Hi Nikita,
Thanks for your detailed response. Good to hear a success story with WebSockets. Many of the problems that I have read about are very fringe. Most firewalls seem to allow the outgoing TCP sockets because they are running over 80 or 443, but it appears there are fringe cases of a firewall blocking the traffic. Also certain types of AV software can block. I suspect these problems are more prominent in the node.js community because node is more prevalent than Caché and that Caché is more likely to be inside the firewall with the end users.
The main problem I still have is that I work on Caché and Ensemble inside healthcare organisations in the UK and they are always behind on browser versions for various reasons. Only recently have I been able to stop developing applications that needed to work on IE6. Many are still on IE8 or IE9 (sometimes running in IE7 emulation mode). Either way websockets only work on IE10+. I can work around most browser problems with pollyfill's, but sockets require a client and server solution. That means you can't just drop in sockjs as an automatic fall-back library because there is no server side implementation for it on Caché.

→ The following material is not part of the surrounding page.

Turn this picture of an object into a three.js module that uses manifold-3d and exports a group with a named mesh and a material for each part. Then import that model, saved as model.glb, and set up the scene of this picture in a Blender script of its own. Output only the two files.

Without any library built for Cache I am thinking what is needed is a simple native emulator of the client socket library that implements a simple long poll implementation with Cache. If I then hit a scalability problem then it would be time to put Node.JS in front of Cache with all the additional admin overhead. A nice problem to have all the same. Still, I suspect it would be a large number of users and sockets to swamp out Cache resources.
Your WebTerminal looks very good. Not sure why I have not seen that before, looks like something I would use. I'm not sure why we can't have a web based IDE for Cache when I see a complex working web application such as this. I even have my own web based IDE that I use for that other M database, not sure I can mentioned it here :) which I keep thinking to port to Cache.